Scott Hales, A Motley Vision. “Loyal readers of Douglas Thayer’s fiction will not be surprised—at least initially—by his latest novel. For the last half-century, Thayer has been writing stories about young Mormon men, still naïve in the faith, whose battles with wilderness and human nature leave them emotionally and physically scarred, yet also hopeful and spiritually more mature. His protagonists are not the guilt-drenched youths of Levi Peterson’s fiction, whose forbidden experiments with sin and sex leave them feeling acutely the classic division between body and spirit. Instead, they are sensitive, righteous young men who take beating after beating from a world where God observes more than he intervenes. Thayer’s protagonists are acquainted with death, cruelty, and injustice. If anything redeems them, makes them willing to hope, it is their awakening to grace and the strong influence of their mothers . . . Will Wonders Never Cease is a typical Thayer coming-of-age story, yes, but it urges us to resist reading it as such. This is no small challenge, however, because, unlike Thayer’s other works, this new novel feels claustrophobic with its intense focus on the plight of the main character. Trapped in the Suburban, Kyle has very little to see and nowhere to go except to where his imagination takes him. Consequently, readers spend hardly any time away from Kyle, especially since his interactions with other characters, as played out in his memories, are generally vignette-length. Readers must work to dig their own way out of the snowpack of Kyle’s narrative voice—at least if they want a fresh experience with Thayer’s fiction. Will Wonders Never Cease is essentially a story about a mother’s love for her son, but unless you choose to read it that way, you likely miss that point. And what if you do miss it? I think you’ll still find a novel worth reading, although not one that trumps any of Thayer’s earlier novels. With The Tree House, Thayer delivered his masterpiece and I doubt any follow-up novel will ever rival it. Thayer, after all, turned 85 this year and has perhaps already produced the best work of his career. Reading Will Wonder Never Cease, I also felt as if Thayer’s connection to contemporary life was fading. While Kyle and his friends are modern teens, they talk as if they belong in mid-century . . . Despite these relatively minor issues, Will Wonders Never Cease is another worthy contribution from the pen of Douglas Thayer.”
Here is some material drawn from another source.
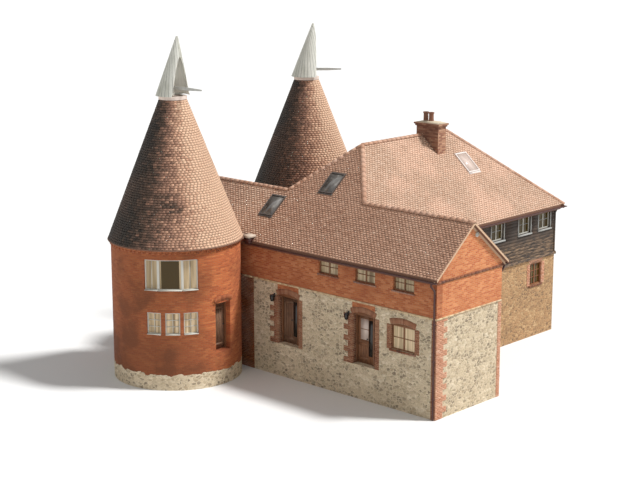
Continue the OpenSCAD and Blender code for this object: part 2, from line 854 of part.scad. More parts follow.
module main_north_wall() {
    color("tan") placed() difference() {
        block([main_left + wall_t, main_back - wall_t, 0],
              [main_right - wall_t, main_back, level(ledge_h)]);
        on_north() openings(north_windows[1], wall_t);
    }
}

// What lies above the underside of the rear hip
module above_north_roof() {
    drop = roof_t / cos(main_pitch) + rest_gap;
    translate([0, main_eave_back, level(main_eave_h) - drop]) rotate([-main_pitch, 0, 0])
        translate([-sky, -sky, 0]) cube([2 * sky, sky + past * 20, sky]);
}

module main_north_boards() {
    color("dimgray") placed() difference() {
        union() {
            block([main_left + board_wall_t, main_back - board_wall_t, level(ledge_h)],
                  [main_right - board_wall_t, main_back, level(main_ridge_h)]);
            on_north() {
                ledge(main_left - ledge_out, main_right + ledge_out, 0);
                ledge(main_left + board_wall_t, main_right - board_wall_t, board_wall_t / 2);
            }
        }
        on_north() openings(north_windows[0], wall_t);
        for (p = downpipes) if (p[0] == "north") on_eave(p[0]) pipe_run(p, pipe_r + rest_gap);
        above_north_roof();
    }
}

// Roofs

// Past the gables only tiles and battens go on: this cuts away what lies under them
module under_verge(y0, h0, pitch) {
    for (x = [verge_left - past, gable_x])
        translate([x, y0, level(h0)]) rotate([pitch, 0, 0])
            translate([0, -sky, -sky - verge_t]) cube([verge_overhang + past, 2 * sky, sky]);
}

module front_roof() {
    color("rosybrown") placed() difference() {
        slope_slab([
            [verge_left, front_eave_y], [verge_right, front_eave_y],
            [verge_right, range_ridge_y], [ridge_x + hip_foot_off, range_ridge_y],
            [ridge_x, hip_front_y], [ridge_x - hip_foot_off, range_ridge_y],
            [verge_left, range_ridge_y]
        ], front_eave_y, range_eave_h, range_pitch, sky);
        under_verge(front_eave_y, range_eave_h, range_pitch);
        kiln_volume(0);
    }
}

module range_rear_roof() {
    eave_l = ridge_x - main_eave_half;
    eave_r = ridge_x + main_eave_half;
    color("rosybrown") placed() translate([0, 2 * range_ridge_y, 0]) mirror([0, 1, 0])
        difference() {
            for (plan = [
                [[ridge_x + hip_foot_off, range_ridge_y], [verge_right, range_ridge_y],
                 [verge_right, rear_eave_y], [eave_r, rear_eave_y], [eave_r, valley_end_y]],
                [[ridge_x - hip_foot_off, range_ridge_y], [verge_left, range_ridge_y],
                 [verge_left, rear_eave_y], [eave_l, rear_eave_y], [eave_l, valley_end_y]]
            ])
                slope_slab([for (p = plan) [p[0], 2 * range_ridge_y - p[1]]],
                           front_eave_y, range_eave_h, range_pitch, sky);
            under_verge(front_eave_y, range_eave_h, range_pitch);
        }
}

// Side slope of the main block, on the left or the right of its ridge
module main_side_roof(side) {
    eave = main_eave_half;
    plan = [
        [0, hip_front_y], [hip_foot_off, range_ridge_y], [eave, valley_end_y],
        [eave, main_eave_back], [0, hip_back_y]
    ];
    translate([ridge_x, 0, 0]) mirror([side < 0 ? 1 : 0, 0, 0]) rotate([0, 0, 90])
        slope_slab([for (p = plan) [p[1], -p[0]]], -eave, main_eave_h, main_pitch, sky);
}

module main_east_roof() {
    color("mistyrose") placed() difference() {
        main_side_roof(1);
        at_chimney() chimney_shaft(0, sky);
    }
}

module main_west_roof() {
    color("rosybrown") placed() difference() {
        main_side_roof(-1);
        kiln_2_volume();
        at_chimney() chimney_shaft(0, sky);
    }
}

module main_north_roof() {
    plan = [
        [-main_eave_half, main_eave_back], [main_eave_half, main_eave_back], [0, hip_back_y]
    ];
    color("rosybrown") placed()
        translate([ridge_x, main_eave_back, 0]) rotate([0, 0, 180])
            slope_slab([for (p = plan) [-p[0], main_eave_back - p[1]]],
                       0, main_eave_h, main_pitch, sky);
}

// Chimney

module at_chimney() {
    translate([ridge_x + chimney_off - chimney_w / 2, front_y + chimney_y, 0]) children();
}

module chimney_shaft(z0, z1, out = 0) {
    block([-chimney_w / 2 - out, -chimney_d / 2 - out, z0],
          [chimney_w / 2 + out, chimney_d / 2 + out, z1]);
}

// Middles of the pots along the stack, as shares of its breadth
pot_at = [-0.25, 0];

// It ends under the roof, just below its lowest line through the tiles
module chimney_stack() {
    stack_low = main_ridge_h - chimney_off * main_slope - 2 * roof_t;
    flue_r = pot_r - 25;
    color("brown") placed() at_chimney() difference() {
        union() {
            chimney_shaft(level(stack_low), level(chimney_h) - cap_rise);
            chimney_shaft(level(chimney_h) - 2 * cap_rise, level(chimney_h), cap_out);
            chimney_shaft(level(chimney_h) - cap_rise, level(chimney_h), 2 * cap_out);
        }
        for (x = pot_at * chimney_w)
            translate([x, 0, level(stack_low) - past]) cylinder(r = flue_r, h = sky, $fn = small_fn);
    }
}

module chimney_pots() {
    foot_r = pot_r + 35;
    rim = 50;
    color("peru") placed() at_chimney() for (x = pot_at * chimney_w)
        translate([x, 0, level(chimney_h)])
            rotate_extrude($fn = small_fn)
                polygon([
                    [pot_r - 25, 0], [foot_r, 0], [foot_r, rim], [pot_r, 1.5 * rim],
                    [pot_r - 5, pot_rise - 1.5 * rim], [pot_r + 20, pot_rise - rim],
                    [pot_r + 20, pot_rise], [pot_r - 25, pot_rise]
                ]);
}

// Roof windows: middle along the building and lower edge up the slope, as shares of both
front_slope_l = (hip_front_y - front_eave_y) / cos(range_pitch);
east_slope_l = main_eave_half / cos(main_pitch);
front_roof_windows = [[0.164, 0.238], [0.354, 0.519]];
east_roof_windows = [[0.5885, 0.516]];

module roof_window_box() {
    difference() {
        translate([-roof_win_w / 2, 0, rest_gap])
            cube([roof_win_w, roof_win_l, roof_win_out]);
        translate([-roof_win_w / 2 + frame_w, frame_w, roof_win_out / 2])
            cube([roof_win_w - 2 * frame_w, roof_win_l - 2 * frame_w, roof_win_out]);
    }
}

module roof_windows() {
    color("dimgray") placed() {
        for (w = front_roof_windows)
            translate([w[0] * gable_x, front_eave_y, level(range_eave_h)])
                rotate([range_pitch, 0, 0]) translate([0, w[1] * front_slope_l, 0])
                    roof_window_box();
        for (w = east_roof_windows)
            translate([ridge_x + main_eave_half, rear_y + w[0] * main_len, level(main_eave_h)])
                rotate([0, 0, 90]) rotate([main_pitch, 0, 0])
                    translate([0, w[1] * east_slope_l, 0]) roof_window_box();
    }
}

// Windows and doors

module each_window(list) {
    for (w = list) {
        $w = w;
        children();
    }
}

module each_range_window() { on_front() each_window(range_windows) children(); }

module each_white_window() {
    on_east() for (row = east_windows) each_window(row) children();
    on_north() for (row = north_windows) each_window(row) children();
    on_west() for (row = west_windows) each_window(row) children();
    for (az = kiln_light_az) on_kiln_1(az) translate([0, sagitta(kiln_light_w / 2), 0])
        each_window([kiln_lower_window]) children();
}

module range_window_frames() {
    color("saddlebrown") placed() each_range_window() window_frame($w);
}

module white_window_frames() {
    color("whitesmoke") placed() {
        each_white_window() window_frame($w);
        bow_frame();
    }
}

module window_glass() {
    color("darkslategray") placed() {
        each_range_window() window_panes($w);
        each_white_window() window_panes($w);
        for (i = [0 : 2]) on_bow_light(i) window_panes(bow_window(i));
        for (x = [door_1_x, door_2_x]) at_range_door(x)
            block([range_door_w - jamb_w - side_light_w, wall_t - jamb_d / 2 - glass_t / 2,
                   level(0) + jamb_w],
                  [range_door_w - jamb_w, wall_t - jamb_d / 2 + glass_t / 2,
                   level(door_h) - jamb_w]);
    }
}

module at_range_door(x) { translate([x, front_y, 0]) children(); }

module at_kiln_door() {
    on_kiln_1(kiln_door_az) translate([kiln_door_w / 2, 0, 0]) mirror([1, 0, 0]) children();
}

module door_frames() {
    color("saddlebrown") placed() {
        for (x = [door_1_x, door_2_x])
            at_range_door(x) door_frame(range_door_w, wall_t, side_light_w);
        at_kiln_door() door_frame(kiln_door_w, kiln_door_y, 0);
    }
}

module range_door_1() {
    color("sienna") placed() at_range_door(door_1_x)
        door_leaf(range_door_w, wall_t, side_light_w);
}

module range_door_2() {
    color("sienna") placed() at_range_door(door_2_x)
        door_leaf(range_door_w, wall_t, side_light_w);
}

module kiln_door() {
    color("sienna") placed() at_kiln_door() door_leaf(kiln_door_w, kiln_door_y, 0);
}

// Gutters and downpipes

// An eave's own axes: along it is +x, its edge is y = 0 with the building at +y, and z = 0 is
// the tiles' upper edge
module on_eave(side) {
    if (side == "front") translate([0, front_eave_y, level(range_eave_h)]) children();
    if (side == "rear")
        translate([0, rear_eave_y, level(range_eave_h)]) mirror([0, 1, 0]) children();
    if (side == "east")
        translate([ridge_x + main_eave_half, 0, level(main_eave_h)]) rotate([0, 0, 90]) children();
    if (side == "west")
        translate([ridge_x - main_eave_half, 0, level(main_eave_h)]) mirror([1, -1, 0]) children();
    if (side == "north")
        translate([0, main_eave_back, level(main_eave_h)]) mirror([0, 1, 0]) children();
}

// Each gutter: [eave, start, end, mitred at its start, mitred at its end]
gutter_d = 2 * gutter_r;
gutter_t = 6;
gutter_start = sqrt(pow(kiln_eave_r, 2) - pow(front_eave_y - gutter_d, 2)) + gutter_r;
gutters = [
    ["front", gutter_start, verge_right, 0, 0],
    ["rear", ridge_x + main_eave_half + gutter_d, verge_right, 0, 0],
    ["rear", verge_left, ridge_x - main_eave_half - gutter_d, 0, 0],
    ["east", rear_eave_y, main_eave_back, 0, 1],
    ["west", rear_eave_y, main_eave_back, 0, 1],
    ["north", ridge_x - main_eave_half, ridge_x + main_eave_half, 1, 1]
];
function eave_drop(side) =
    roof_t / cos(side == "front" || side == "rear" ? range_pitch : main_pitch);
function eave_out(side) =
    side == "front" || side == "rear" ? eave_overhang : main_overhang;
function eave_h(side) = side == "front" || side == "rear" ? range_eave_h : main_eave_h;

module gutter_rod(g, r, past_a, past_b) {
    translate([g[1] - past_a, -gutter_r, -eave_drop(g[0]) / 2]) rotate([90, 0, 90])
        linear_extrude(height = g[2] - g[1] + past_a + past_b) circle(r = r, $fn = small_fn);
}

module gutter_body(g) {
    intersection() {
        gutter_rod(g, gutter_r, gutter_d * g[3], gutter_d * g[4]);
        translate([0, 0, -eave_drop(g[0]) / 2 - gutter_d]) linear_extrude(height = gutter_d)
            polygon([
                [g[1], 0], [g[2], 0], [g[2] + gutter_d * g[4], -gutter_d],
                [g[1] - gutter_d * g[3], -gutter_d]
            ]);
    }
}

module gutter_trough(g) {
    gutter_rod(g, gutter_r - gutter_t, g[3] > 0 ? 0 : -gutter_t, g[4] > 0 ? 0 : -gutter_t);
}

// Each downpipe: [eave, place along it]; it leaves the gutter, turns in to the wall and goes down
swan_drop = 110;
downpipes = [
    ["front", gable_x - 2 * pipe_r], ["rear", gable_x - 2 * pipe_r],
    ["north", main_left + 3 * pipe_r], ["north", main_right - 3 * pipe_r]
];

elbow_r = pipe_r + 5;
function swan_run(p) = gutter_r + eave_out(p[0]) - elbow_r;
function swan_top(p) = -eave_drop(p[0]) / 2 - gutter_r - swan_drop;

// The upright part, down to the ground
module pipe_run(p, r) {
    translate([p[1], eave_out(p[0]) - elbow_r, -level(eave_h(p[0]))])
        cylinder(r = r, h = level(eave_h(p[0])) + swan_top(p) - swan_run(p), $fn = small_fn);
}

module downpipe(p) {
    run = swan_run(p);
    pipe_run(p, pipe_r);
    translate([p[1], -gutter_r, swan_top(p)]) {
        cylinder(r = pipe_r, h = swan_drop + gutter_r / 2, $fn = small_fn);
        sphere(r = elbow_r, $fn = small_fn);
        rotate([-135, 0, 0]) cylinder(r = pipe_r, h = run * sqrt(2), $fn = small_fn);
        translate([0, run, -run]) sphere(r = elbow_r, $fn = small_fn);
    }
}

module rainwater_pipes() {
    color("maroon") placed() difference() {
        union() {
            for (g = gutters) on_eave(g[0]) gutter_body(g);
            for (p = downpipes) on_eave(p[0]) downpipe(p);
        }
        for (g = gutters) on_eave(g[0]) gutter_trough(g);
        kiln_2_volume();
    }
}

kiln_1_window_wall();
kiln_1_side_wall();
kiln_1_back_wall();
kiln_1_door_head();
kiln_2_outer_wall();
kiln_2_inner_wall();
kiln_1_roof();
kiln_2_roof();
kiln_curbs();
cowl_1_hood();
cowl_1_vane();
cowl_2_hood();
cowl_2_vane();
kiln_floors();
ground_floor();
upper_floor();
front_wall_stone();
front_wall_brick();
door_lintels();
door_thresholds();
gable_stone();
gable_brick();
range_back_walls();
main_east_wall();
main_east_boards();
main_north_wall();
main_north_boards();
main_west_wall();
main_west_boards();
front_roof();
range_rear_roof();
main_east_roof();
main_west_roof();
main_north_roof();
chimney_stack();
chimney_pots();
roof_windows();
range_window_frames();
white_window_frames();
window_glass();
door_frames();
kiln_door();
range_door_1();
range_door_2();
rainwater_pipes();
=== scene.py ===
"""Looks of the oast house: tiled roofs, brick and rubble walls, boards, joinery and cowls.

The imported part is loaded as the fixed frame, and every length here is in metres in that frame.
"""

import logging
import math
from collections.abc import Callable
from dataclasses import dataclass, field, replace
from enum import Enum
from typing import Union

import bmesh
import bpy
import numpy as np
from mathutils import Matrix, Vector
from numpy.typing import NDArray


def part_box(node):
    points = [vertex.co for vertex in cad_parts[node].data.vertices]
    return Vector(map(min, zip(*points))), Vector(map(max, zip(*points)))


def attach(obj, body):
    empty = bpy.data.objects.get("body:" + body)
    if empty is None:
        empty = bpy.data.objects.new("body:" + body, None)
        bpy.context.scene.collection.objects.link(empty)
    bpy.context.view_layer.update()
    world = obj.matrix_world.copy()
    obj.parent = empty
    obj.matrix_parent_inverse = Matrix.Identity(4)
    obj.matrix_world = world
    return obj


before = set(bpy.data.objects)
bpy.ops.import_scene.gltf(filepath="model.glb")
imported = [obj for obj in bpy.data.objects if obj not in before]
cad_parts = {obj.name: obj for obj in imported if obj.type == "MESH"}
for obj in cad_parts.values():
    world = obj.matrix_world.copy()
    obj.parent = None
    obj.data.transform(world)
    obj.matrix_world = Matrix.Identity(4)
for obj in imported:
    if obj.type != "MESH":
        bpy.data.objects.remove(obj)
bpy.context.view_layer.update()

LOG = logging.getLogger("oast_house")
Array = NDArray[np.float64]
Amount = Union[Array, float]
Pair = tuple[float, float]
Triple = tuple[float, float, float]
Colour = tuple[float, float, float, float]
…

Doug Gibson, Ogden Standard-Examiner. “Thayer is probably one of the top five or six Church of Jesus Christ of Latter-day Saints novelists out there and his newest is a good read that mixes an adventure with the protagonist’s stream of consciousness, thinking as he works to avoid peril and death . . . Kyle is a well-developed character of Thayer’s and the reader will enjoy following along with his ingenious and courageous efforts to save himself from what looks like a long, prolonged and certain death . . . Three characters are well-formed by Thayer, an author in his 80s. Kyle’s mother, Lucille, who is originally perceived as a Mormon scold but is revealed to be refreshingly progressive on issues such as homosexuality and premarital pregnancy, and possessed of a strong will, his Grandpa Hooper, whose legacy of common sense and handyman’s know-how is used to great advantage by Kyle . . . About the only thing I don’t like about this novel is the bland title, which seems more suitable for self-help or inspirational genres. But it’s a good read, compelling and thought-provoking and readers — drawn into Kyle’s plight — won’t be able to put the book down in the final pages.”

Many parts of this post were taken from the biographical sketch on Thayer’s website, today’s Deseret News obituary, and a biographical sketch of Donlu from BYU’s J. Reubun Clark Law School.

5 thoughts

  1. Saddened to hear of Brother Thayer’s passing. One of the greats of Mormon Literature. His UNDER THE COTTONWOODS volume is one of the most important works of Mormon Literature, certainly of those published during my lifetime. It is a book I have gone back to over and over again. I treasure the few brief interactions I had with him at AML and on campus.

  2. .

    Of course, he’s been old a long time, but it’s still hard to take. I only met him a couple times (though there was a brief time I knew Donlu rather well), but his best short stories are as good as any of his contemporaries.

  3. Margaret Blair Young wrote a wonderful personal tribute here: http://www.patheos.com/blogs/welcometable/2017/10/tribute-douglas-heal-thayer-april-19-1929-october-17-2017/

    It is interesting to see how productive he became late in life. He wrote a fair number of stories in the 1960s through the 1980s, but published very little in the 1990s. Then after 2000, in his 70s and 80s, he published three novels, a memoir, and several of his best short stories. And there is another novel that he was doing his final edits on.